We encamped at the head of the lagoon, and spent several days amongst the ruins of this old Ptolemaic town of Berenice, and made sundry excavations there. In its centre is an old temple of the date of Tiberius Cæsar, the hieroglyphs in which are rapidly becoming obliterated. All around is a sea of mounds covered with sand, where the houses stood, mostly built of madrepore, and laid out in streets. On the surface are to be found numerous glass beads, Roman coins, bracelets, &c. and a great number of fragments of rough emeralds.
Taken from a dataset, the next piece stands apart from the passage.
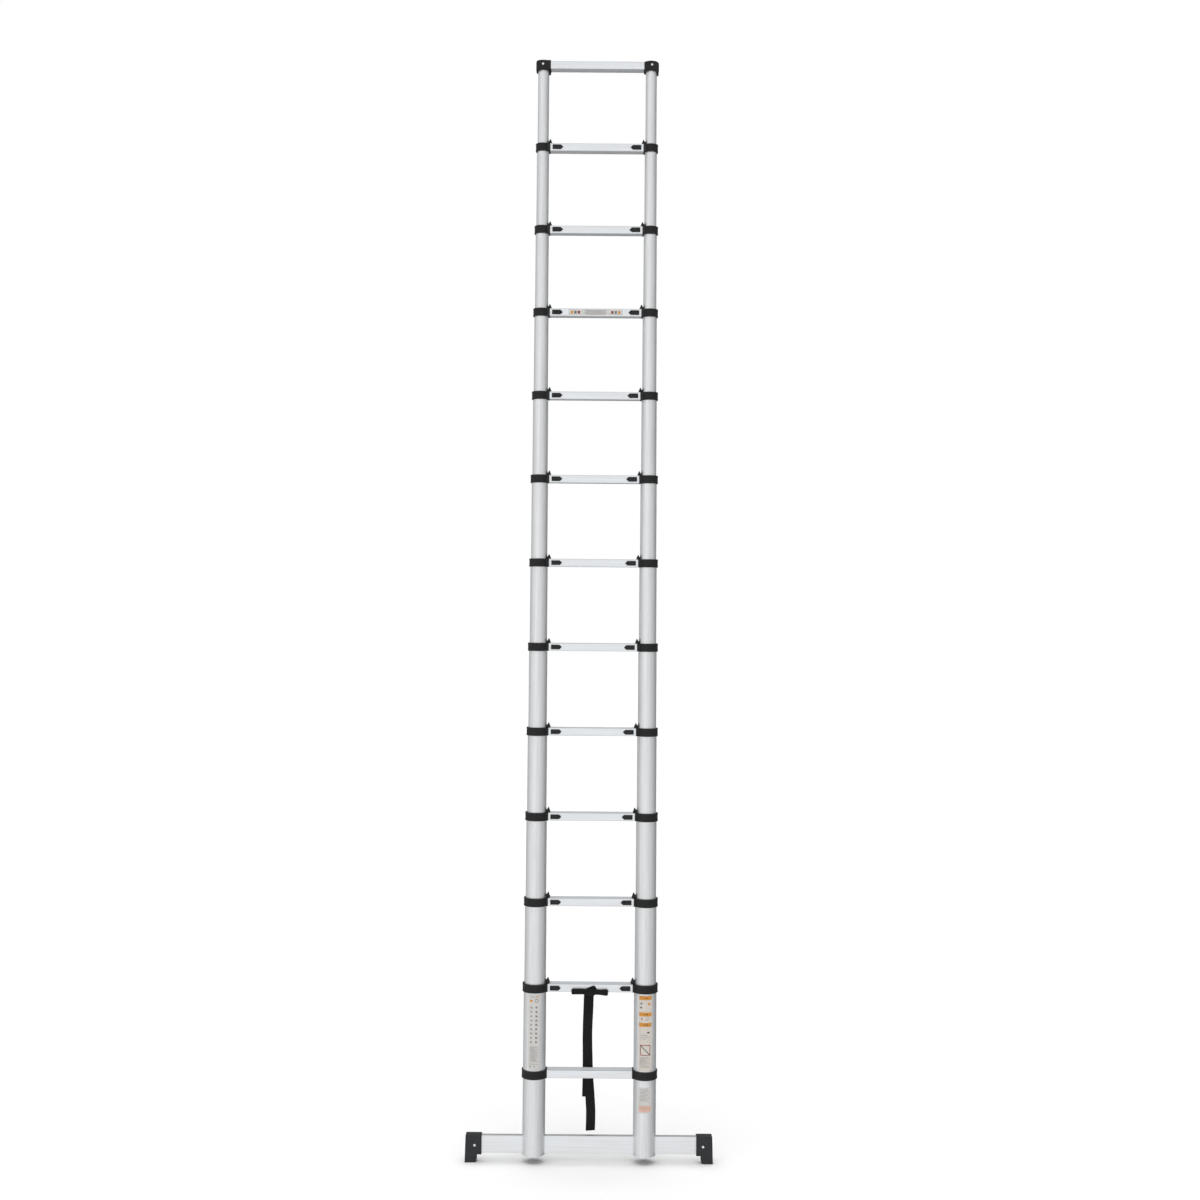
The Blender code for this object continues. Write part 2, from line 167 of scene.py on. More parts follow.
class Graph:
    """Short calls for building one material's nodes."""

    def __init__(self, name):
        self.material = bpy.data.materials.new(name)
        self.material.use_nodes = True
        self.tree = self.material.node_tree
        self.shader = self.tree.nodes["Principled BSDF"]
        self.place = self.node("ShaderNodeTexCoord").outputs["Object"]

    def node(self, kind, inputs=None, **settings):
        node = self.tree.nodes.new(kind)
        for key, value in settings.items():
            setattr(node, key, value)
        for key, value in (inputs or {}).items():
            self.feed(node.inputs[key], value)
        return node

    def feed(self, socket, value):
        if isinstance(value, bpy.types.NodeSocket):
            self.tree.links.new(value, socket)
        else:
            socket.default_value = value

    def stretched(self, scale):
        return self.node("ShaderNodeMapping", {"Vector": self.place, "Scale": scale}).outputs[0]

    def noise(self, scale, detail=3.0, place=None, roughness=0.55):
        inputs = {"Vector": place or self.place, "Scale": scale, "Detail": detail, "Roughness": roughness}
        return self.node("ShaderNodeTexNoise", inputs).outputs["Fac"]

    def spread(self, value, low, high, to_low=0.0, to_high=1.0):
        inputs = {"Value": value, "From Min": low, "From Max": high, "To Min": to_low, "To Max": to_high}
        return self.node("ShaderNodeMapRange", inputs, interpolation_type="SMOOTHSTEP").outputs["Result"]

    def math(self, operation, first, second):
        return self.node("ShaderNodeMath", {0: first, 1: second}, operation=operation).outputs[0]

    def mix(self, factor, first, second):
        node = self.node("ShaderNodeMix", data_type="RGBA")
        for index, value in ((0, factor), (6, first), (7, second)):
            self.feed(node.inputs[index], value)
        return node.outputs[2]

    def bump(self, height, strength, distance, base=None):
        inputs = {"Height": height, "Strength": strength, "Distance": distance}
        if base is not None:
            inputs["Normal"] = base
        return self.node("ShaderNodeBump", inputs).outputs[0]

    def finish(self, **sockets):
        for name, value in sockets.items():
            self.feed(self.shader.inputs[name.replace("_", " ")], value)
        return self.material


def grey(level, tint=0.0):
    """A neutral colour, bluer for a positive tint."""
    return (level * (1 - tint), level, level * (1 + tint), 1.0)


def brushed_metal(name, along, light, dark, roughness):
    """Satin aluminium, its grain drawn out along one axis, with faint cloudy stains and hairlines."""
    g = Graph(name)
    fine, wide = [2200.0] * 3, [260.0] * 3
    fine[along], wide[along] = 9.0, 5.0
    grain = g.noise(1.0, 3.0, g.stretched(fine))
    streak = g.noise(1.0, 4.0, g.stretched(wide))
    cloud = g.noise(9.0, 5.0)
    hair = g.spread(g.noise(1.0, 2.0, g.stretched([v * 0.35 for v in fine])), 0.70, 0.76)
    stain = g.spread(g.noise(34.0, 6.0, roughness=0.7), 0.62, 0.74)
    colour = g.mix(g.spread(streak, 0.3, 0.7), dark, light)
    colour = g.mix(g.math("MULTIPLY", g.spread(cloud, 0.35, 0.75), 0.22), colour, dark)
    colour = g.mix(g.math("MULTIPLY", hair, 0.18), colour, grey(0.36))
    colour = g.mix(g.math("MULTIPLY", stain, 0.16), colour, grey(0.42, -0.04))
    rough = g.math("ADD", g.spread(grain, 0.25, 0.75, roughness - 0.05, roughness + 0.06),
                   g.math("MULTIPLY", stain, 0.08))
    normal = g.bump(grain, 0.22, 0.00004)
    normal = g.bump(cloud, 0.10, 0.0004, normal)
    return g.finish(Base_Color=colour, Roughness=rough, Metallic=0.82, Normal=normal)


def moulded_plastic(name, base, worn, roughness, grain_scale, grain_strength):
    """Black moulded plastic: a fine spark-eroded grain, faint flow marks, and edges rubbed paler."""
    g = Graph(name)
    grain = g.noise(grain_scale, 2.0, roughness=0.4)
    flow = g.noise(26.0, 4.0)
    rub = g.noise(160.0, 5.0, roughness=0.7)
    edge = g.spread(g.node("ShaderNodeNewGeometry").outputs["Pointiness"], 0.515, 0.60)
    wear = g.math("MULTIPLY", edge, g.spread(rub, 0.35, 0.7))
    colour = g.mix(g.math("MULTIPLY", g.spread(flow, 0.35, 0.7), 0.45), base, worn)
    colour = g.mix(g.math("MULTIPLY", wear, 0.55), colour, grey(0.11))
    rough = g.math("ADD", g.spread(flow, 0.3, 0.7, roughness - 0.06, roughness + 0.07),
                   g.math("MULTIPLY", grain, 0.05))
    normal = g.bump(grain, grain_strength, 0.00012)
    normal = g.bump(rub, 0.06, 0.0002, normal)
    return g.finish(Base_Color=colour, Roughness=rough, Normal=normal, Specular_IOR_Level=0.28)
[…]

From the celebrated emerald-mines in the mountain behind we picked up fully fifty of these, besides a large quantity of olivines or peridots, cornelians, and crystals, testifying to the wealth of these parts in precious stones in ancient days.

A few startled Ababdeh nomads came to visit us; at first they only inspected us at a distance, but gradually gained courage and came to our camp, and we were able to purchase from them two lambs to replenish our larder.
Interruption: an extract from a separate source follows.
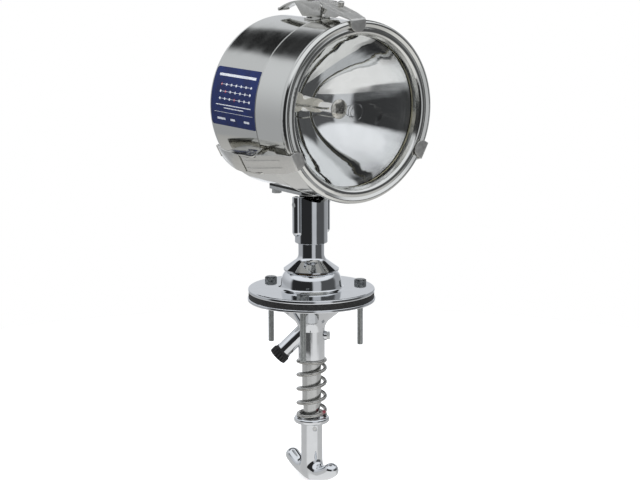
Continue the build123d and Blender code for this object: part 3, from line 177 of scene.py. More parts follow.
def make_materials():
    """One finish for each material slot of the record, and more for the scene's own pieces. Each is
    given its two colours, its two roughnesses, the size of its patches, the depth and size of its
    grain in millimetres, and how the grain is drawn out."""
    metal = {"Metallic": 1.0}
    return {
        # Wheel polished drum: a blurred mirror that keeps the room's dark ceiling as one soft band
        "polished_stainless": spun("polished_stainless_sheet", "#D2D2CE", 0.055),
        # The bezel is hazier, so its bead carries one broad highlight
        "bezel_sheet": spun("spun_bezel_sheet", "#DCDCD8", 0.08, wave_depth_mm=0.12),
        # Bright chrome on a hand polished casting: clear reflections, bent by slow waves
        "chrome_plate": mottled("chrome_plated_casting", ("#DCDEE0", "#E0E2E4"), (0.03, 0.08), 9.0,
                                0.12, 22.0, **metal),
        # Pressed and tumbled strip of levers and brackets: a soft grey sheen, fine marks along it
        "satin_stainless": mottled("satin_stainless_strip", ("#CBCAC5", "#D5D4CF"), (0.15, 0.24),
                                   5.0, 0.0012, 0.6, (0.2, 1, 1), **metal),
        # The claws are tumbled longer: paler, duller and more even than the levers
        "claw_strip": mottled("tumbled_stainless_claw", ("#E0DFDB", "#E8E7E3"), (0.46, 0.56), 3.0,
                              0.0012, 0.6, (0.2, 1, 1), **metal),
        # Turned steel: bright grey, with fine rings round the pan axis
        "turned_steel": mottled("turned_steel_rod", ("#C0C1C0", "#C9CAC9"), (0.12, 0.22), 4.0,
                                0.01, 0.4, (0.05, 0.05, 1), **metal),
        # Zinc plate: dull mid grey, slightly blotched
        "zinc_fastener": mottled("zinc_plated_steel", ("#B4B6B4", "#CDCFCC"), (0.32, 0.46), 1.6,
                                 0.004, 0.5, **metal),
        # Oiled, blackened bolt heads: dark metal with paler rubs
        "bolt_head": mottled("blackened_steel", ("#4A4D4F", "#A3A6A5"), (0.16, 0.34), 2.4,
                             0.006, 0.5, **metal),
        # Drawn wire of the spring: see its function
        "spring_steel": spring_wire(),
        # Sintered bronze: warm and open grained
        "bearing_bronze": mottled("sintered_bronze", ("#A98650", "#B8945E"), (0.28, 0.45), 3.0,
                                  0.01, 0.4, **metal),
        # Turned brass: bright yellow metal
        "terminal_brass": mottled("turned_brass", ("#CDAF67", "#D5B86F"), (0.16, 0.3), 2.0,
                                  0.003, 0.4, **metal),
        # Moulded rubber: near black and matt, with a faint grey bloom
        "gasket_rubber": mottled("moulded_epdm_rubber", ("#181818", "#282827"), (0.56, 0.7), 2.5,
                                 0.02, 0.4),
        # Aged silicone bead: dull greenish beige
        "lens_rubber": mottled("silicone_bead", ("#6F6D5C", "#8E8A76"), (0.45, 0.55), 6.0,
                               0.01, 0.6),
        # Moulded nylon: black with a soft sheen and a spark eroded grain
        "black_nylon": mottled("moulded_nylon", ("#151515", "#1C1C1C"), (0.32, 0.46), 3.0,
                               0.03, 0.35),
        # Turned acetal: warm white, slightly waxy
        "washer_nylon": mottled("turned_acetal", ("#D3D0C4", "#DAD7CD"), (0.3, 0.42), 4.0,
                                0.004, 0.4),
        # Pressed lens: clear, and just wavy enough to shake what lies behind it
        "lamp_glass": mottled("pressed_borosilicate", ("#FFFFFF", "#FFFFFF"), (0.0, 0.0), 10.0,
                              0.02, 14.0, **{"IOR": 1.47, "Transmission Weight": 1.0}),
        # Aluminised bowl: a bright mirror, bent by the pressing
        "reflector_silvering": mottled("aluminised_bowl", ("#ECEDEC", "#F0F1F0"), (0.015, 0.03),
                                       12.0, 0.10, 20.0, **metal),
        # Nickel wire and sheet inside the lamp: warm grey, heat tinted
        "lamp_metal": mottled("nickel_sheet", ("#BDBAB0", "#DBD9D2"), (0.12, 0.24), 3.0,
                              0.004, 0.5, **metal),
        # Spun aluminium of the lamp's seat: a pale haze with fine rings
        "seat_aluminium": spun("spun_aluminium", "#C3C4C5", 0.24, 0.4),
        # Screen printed foil: navy enamel under a matt lacquer
        "label_enamel": mottled("navy_label_enamel", ("#131F4C", "#1A295C"), (0.42, 0.52), 9.0,
                                0.003, 0.5, **{"Specular IOR Level": 0.25}),
        # Screen printed white: thin and matt, greyed in patches by the navy under it
        "white_ink": mottled("screen_ink_white", ("#BFC3CE", "#DDE0E5"), (0.5, 0.6), 2.0,
                             0.002, 0.5),
        # Screen printed red: matt and a little faded
        "red_ink": mottled("screen_ink_red", ("#8E3040", "#AC3A44"), (0.5, 0.6), 2.0, 0.002, 0.5),
        # Fired ceramic of the burner's foot: cream and dry. Like the quartz it carries a faint
        # painted glow: painted light for the light that the mirror would gather on it
        "ceramic": mottled("fired_steatite_painted_glow", ("#D9D6CB", "#E6E3DA"), (0.4, 0.55), 3.0, 0.01, 0.5,
                           **{"Emission Color": linear("#F2EFE4"), "Emission Strength": 0.25}),
        # Frosted quartz of the burner: milky white under a thin gloss, and a faint painted glow
        "quartz": mottled("frosted_quartz_painted_glow", ("#F0F0EE", "#F7F7F5"), (0.14, 0.3), 4.0, 0.02, 3.0,
                          # The emission is painted light, for the light that the mirror would
                          # gather on it
                          **{"Coat Weight": 0.5, "Emission Color": linear("#FFFFFF"),
                             "Emission Strength": 0.45}),
    }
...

With its emerald-mines, its harbour, and its great road terminus Berenice must have been one of the most important trade centres of the Red Sea; though, judging from the plans of the streets we made out, the town cannot have been a very large one. In digging we turned up immense quantities of textiles in scraps, fine and coarse, nets, knitted work, as well as weaving, plain and in colours, and bits of papyrus in Greek cursive hand. The wretched Ababdeh tribes were constantly at war with one another, and the Dervish Khalifa could make his authority felt about here with a small handful of resolute men judiciously placed. Nasrai had, I believe, done this for some time past with only thirty men.

The nights here were very cold, the thermometer going down to 46° F. There were a few gazelles about, but we saw no other animals.

The Bedouin brought us large shell-fish in those great shells we see polished at home. When boiled the fish comes out. It is in shape like a camel's foot, and they call it ghemel. In taste it is like lobster and oyster combined, but as tough as pin-wire.

We had a great tossing for three days after leaving Berenice, and stopping every night.